La liturgia continúa ofreciéndonos la instrucción de Jesús a sus discípulos, instrucción que empezaba con la proclamación de las bienaventuranzas, que continuaba con la proclamación explícita de una ley que invita a los creyentes a imitar lo que Dios es para ellos, ha hacer lo que Dios ha hecho con ellos: “Amad a vuestros enemigos, haced el bien y prestad sin esperar nada. Tendréis un gran premio y seréis hijos del Altísimo, que es bueno con los malvados y desagradecidos”. “Sed compasivos como vuestro Padre es compasivo”.
Quiere esto decir que la razón y fundamento de la moral cristiana, lo mismo que la razón y fundamento de los mandamientos de la Antigua Alianza, se halla en la experiencia personal y comunitaria de la salvación.
En efecto, el mandato que tenemos de promover la libertad de todos, nace de la libertad que nosotros hemos recibido; el mandato de amar, nace de un amor que antes nos alcanzó y que a todos está destinado; el mandato ser compasivos nace de la compasión que otro tuvo con nosotros y tiene con todos.
La moral cristiana es inseparable de la experiencia de fe.
En ese contexto de gracia de Dios acogida o de bienaventuranza experimentada, hemos de situar los dichos de Jesús que recoge el evangelio de este domingo.
Ciego que guía a otros ciegos es el que no se ha sentado todavía a la mesa de la misericordia; ciego que guía a otros ciegos es el que todavía no conoció la alegría y la fiesta de la casa de Dios; ciego que guía a otros ciegos es el que no se hace imitador de Dios como Jesús, presencia viva entre los hombres del amor que Dios les tiene.
Y mientras no quitemos de nuestro ojo la viga de la autosuficiencia, la soberbia de nuestra legalidad cumplida, seremos ciegos y no podremos quitar la mota que denunciamos presente en la vida de nuestro hermano.
Tenía una viga en los ojos aquel fariseo que invitó a Jesús a comer con él, y que pensaba para sí: “Si éste fuera profeta, sabría quién y qué clase de mujer es la que lo está tocando, pues es una pecadora”. Y se había quitado la viga de los ojos aquella mujer, aquella pecadora, que “al enterarse de que Jesús estaba comiendo en casa del fariseo, vino trayendo un frasco e alabastro lleno de perfume”, y, “llorando”, se puso “a regarle los pies con las lágrimas, se los enjugaba con los cabellos de su cabeza, los cubría de besos y se los ungía con el perfume”. El fariseo, por ciego, no podía ser guía de aquella mujer, aunque pecadora.
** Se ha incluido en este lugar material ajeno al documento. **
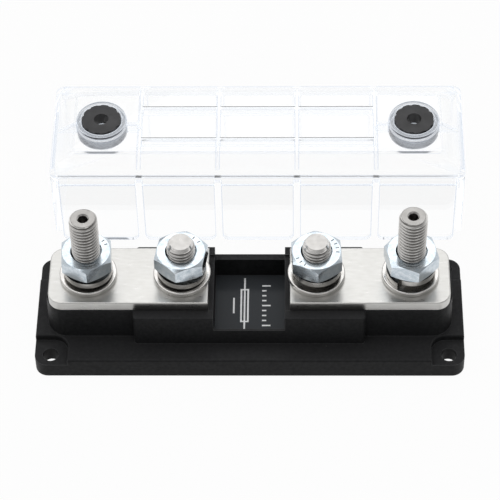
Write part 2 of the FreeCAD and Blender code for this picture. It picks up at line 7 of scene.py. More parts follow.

Y la mujer, perdonada y amada, ya podía ser guía del fariseo todavía ciego.
Tenía una viga en los ojos aquel hijo que, estando siempre en casa, no había visto todavía el amor que el padre le tenía. Y empezó a tener ojos limpios aquel hermano suyo que, volviendo de muy lejos, se sentó a la mesa de alegría y de fiesta de su padre.
¡Sentarse a la mesa de la alegría, a la mesa de la fiesta, a la mesa de la misericordia! ¡Sentarse a la mesa de Dios!: Eso es hoy para nosotros la celebración eucarística. Y sólo los que se sientan a esa mesa, los que se saben perdonados, redimidos, agraciados, sólo ellos podrán sacar la viga de su ojo y empezarán a ver para sacar la mota del ojo del hermano.
A cuantos comulgamos con Cristo Jesús, no se nos ha de suponer moralistas ciegos, sino expertos en amor, que “de la bondad que atesoran en su corazón”, sacan lágrimas y perfume para honrar al Señor, y sacan el bien para guiar a los pobres.